11. The Tribunal has observed :

'The learned counsel for the assessee conceded before us that the facts stated in the order of the Income-tax Officer are not in dispute.'

12. Thereafter the Tribunal has arrived at the conclusion that no contract was taken in the name of the so-called partnership firm, no separate bank account in the name of the firm in question in the year of account and it remained in the same name of Messrs. Ranu Bros, of which Shri R.K. Bhargava was the sole proprietor. The assessee-firm did not obtain any separate shop or premises for carrying out the business of the so-called firm. The entire labour personnel remained the same. From the account books and other material on record it was clear that the books alleged to have been transferred by Messrs. Ranu Bros. (Individual) to Messrs. Ranu Bros. (Contractors) were also not done on the inspection of the firm. Though it was alleged that Raja Ram invested a sum of Rs. 1,000 in the partnership as his capital but no evidence worth the name was produced beforethe ITO that Raja Ram with a meagre salary of Rs. 150 was able to save the said amount. During the year of account the total withdrawals of Raja Ram for meeting household expenses were only to the tune of Rs. 1,795, i.e., about Rs. 150 per month, though according to the books the share of profit in the name of Raja Ram was credited to the extent of Rs. 15,000. Learned Tribunal has further held that after having gone through the entire statement of Raja Ram it was also clear that he did not have really the knowledge of the partnership business.

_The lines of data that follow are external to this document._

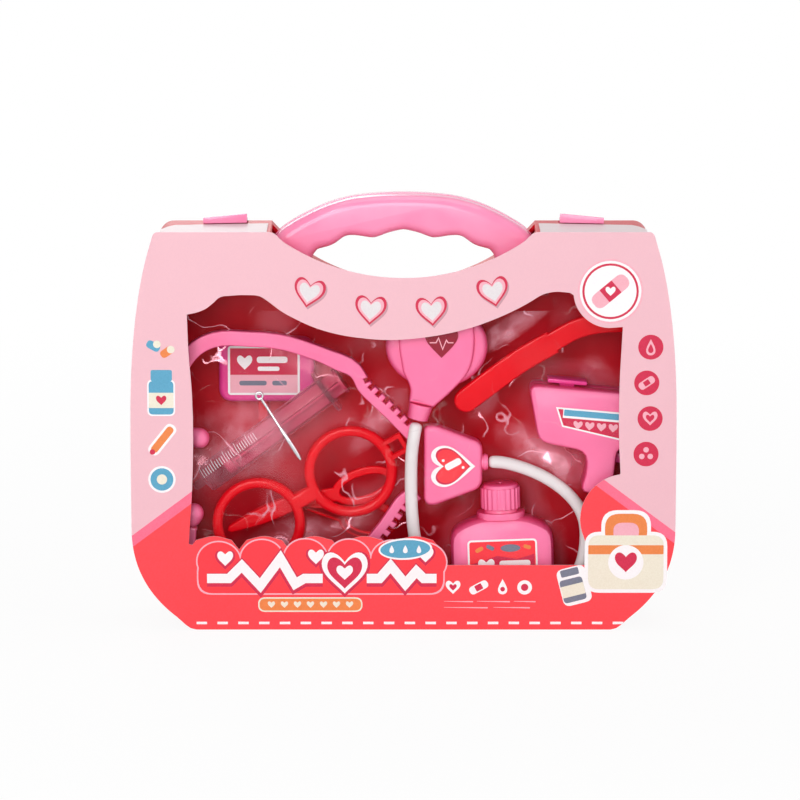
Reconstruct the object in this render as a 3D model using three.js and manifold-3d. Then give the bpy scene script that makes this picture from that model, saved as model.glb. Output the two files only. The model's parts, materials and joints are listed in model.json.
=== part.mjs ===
// Toy doctor case: a red carry case of two shells with a pink handle and latches, a printed card
// front with a die-cut window, a clear formed tray and the play instruments laid out in it.
// Millimetres. X runs to the right, Y to the back and Z up. The case stands on its base at Z = 0,
// and the middle of its depth is at Y = 0.

import * as THREE from 'three';
import { mergeVertices } from 'three/addons/utils/BufferGeometryUtils.js';
import Module from 'manifold-3d';

const wasm = await Module();
wasm.setup();

// General clearances and counts
const seat = 0.3; // between two pieces that touch
const overrun = 1; // how far a cut runs past a face
const weld = 0.0005; // corners closer than this are one corner
const arcSteps = 8;
const roundSteps = 2 * arcSteps;
const bevelSteps = 2;

// Case
const caseDepth = 55;
const baseHalf = 113;
const bellyHalf = 147.8;
const bellyLow = 56;
const cornerPull = 20.5;
const shoulderInset = 12.5;
const shoulderHeight = 219.4;
const bellyHighShare = 0.5105;
const shoulderPullShare = 0.8113;
const shoulderRound = 3.2;
const shellShoulderRound = 9;
const dipHalf = 72;
const cardDipDepth = 24.9;
const shellDipDrop = 9;
const shellWall = 1.8;
const shellRound = 4;
const partingY = 9;
const cardThickness = 0.6;
const cardOverhang = 0.9;
const cardLift = 0.4;
const sheetThickness = 0.5;
const sheetLap = 4;
const frameMargin = 3;

const shoulderHalf = bellyHalf - shoulderInset;
const bellyHigh = shoulderHeight * bellyHighShare;
const shoulderPull = shoulderHeight * shoulderPullShare;
const cardDipLow = shoulderHeight - cardDipDepth;
const shellDipLow = cardDipLow - shellDipDrop;
const frontY = -caseDepth / 2;
const backY = caseDepth / 2;
const shellFront = frontY + cardThickness + seat;
const lidBack = partingY - seat / 2;
const tubBack = backY - shellWall;
const shellTop = shoulderHeight - cardOverhang;

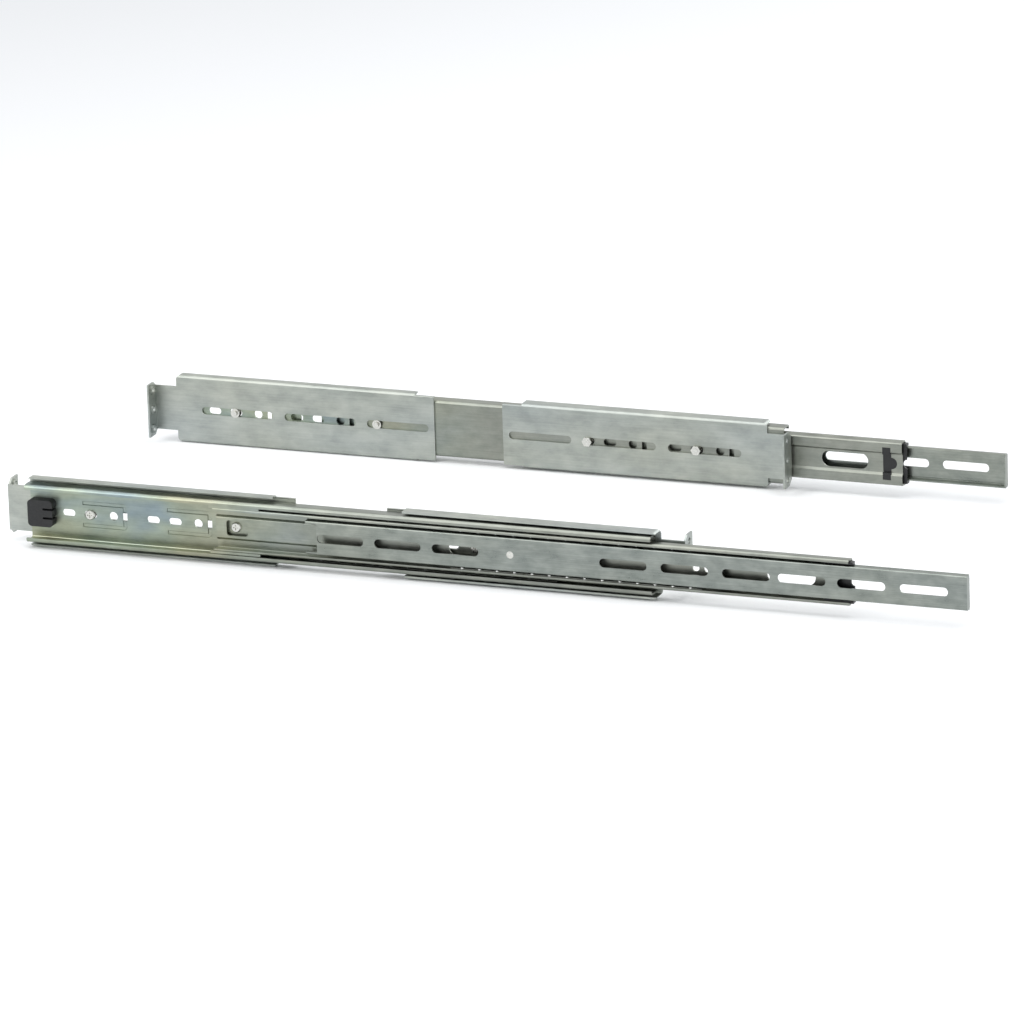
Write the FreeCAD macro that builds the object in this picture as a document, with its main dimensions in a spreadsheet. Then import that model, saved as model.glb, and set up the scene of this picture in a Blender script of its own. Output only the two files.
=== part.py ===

13. It may to some extent be correct as contended by the learned counsel for the petitioner that each one of these circumstances taken into account separately may not be sufficient to hold that the partnership was not a genuine one, but when all the facts and circumstances existing at the inception of the partnership and facts immediately leading thereafter, are taken into account, there remains no manner of doubt that the Tribunal has arrived at a correct conclusion. In any view of the matter, we do not find that any question of law arises from the order of the Tribunal.

14. In the result, the petitions are dismissed with no order as to costs.